L’indiscipline dans une école n’a rien de normal et ne doit pas être banalisée. Elle est la preuve que les enfants n’aiment pas y aller, ce qui doit évidemment être considéré comme étant tout à fait aberrant et insupportable. Or le remède n’est pas à chercher bien loin. Si les enfants n’aiment pas aller à l’école, c’est que l’école ne fait pas sens pour eux, qu’ils n’en voient pas l’utilité. Or comment l’enfant pourrait‑il trouver utile de répondre à longueur de journée à des questions dont celui qui les pose connaît toujours la réponse ? Il pourrait y trouver tout au plus quelque utilité personnelle pour sa vie ultérieure, mais aucune pour autrui. Or à quoi d’autre les jeunes humains pourraient-ils aspirer davantage qu’à être utiles à autrui ? Cette aspiration n’appartient-elle pas aux désirs les plus naturels et les plus nécessaires, indispensables à la vie bienheureuse, pour le dire dans les termes d’Épicure ? L’expérience du lycée Ermesinde semble bel et bien prouver qu’il faut et qu’il suffit de demander aux jeunes gens un service à autrui digne de ce nom pour que cette tâche les occupe entièrement, suffisamment en tout cas pour qu’il ne leur vienne pas à l’esprit de se montrer indisciplinés ou saboteurs. Ce serait en effet leur propre travail qu’ils saboteraient !

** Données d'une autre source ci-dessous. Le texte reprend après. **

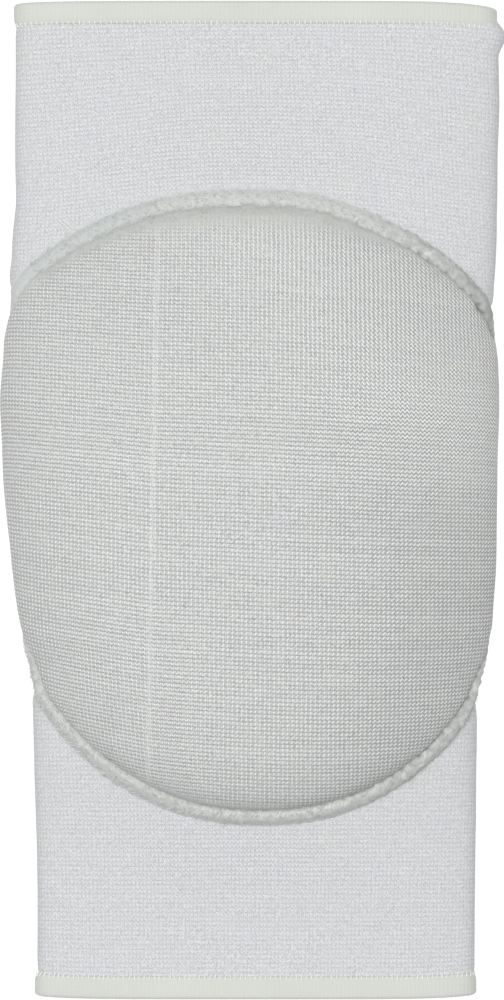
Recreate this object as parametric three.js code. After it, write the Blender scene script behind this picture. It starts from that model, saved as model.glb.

Si vraiment l’indiscipline va en s’aggravant dans les écoles, il ne faudrait plus se voiler la face. Il faudrait y voir le symptôme d’une demande inappropriée à l’égard des jeunes gens, concentrée sur la reproduction. Or il est naturel et évident que les jeunes gens, plutôt qu’à reproduire, aspirent à produire, plutôt qu’à être servis, aspirent à servir. Il est temps de procéder à ce retournement de logique à grande échelle, afin de rendre l’école plus agréable, plus enviable et plus efficace. Ni les élèves ni leurs familles ni le personnel ni la société ne devraient tolérer des écoles indisciplinées. L’obligation scolaire n’est pas de nature à exclure la volonté et le bonheur d’étendre et de partager ses connaissances et ses expériences, tout au contraire. Que tous les enfants soient forcés tous les jours de se réunir avec des adultes désireux comme eux d’œuvrer pour le bonheur et pour l’enrichissement personnels et collectifs, doit être considéré comme un progrès et un bienfait majeur. La condition en est que l’on considère l’école comme une instance de production, de diversification et de multiplication de richesses et surtout pas comme un moyen de soumission et de sélection. Cela fait maintenant vingt ans que le lycée Ermesinde a fait son choix et a fait ses preuves. Il faut maintenant sur le plan sociétal choisir entre la facilité et l’efficacité, d’une part, et le forçage et l’indiscipline, d’autre part. La première option pourra se réaliser avec des moyens raisonnables, la deuxième mènera à un gouffre financier, économique, social et intellectuel.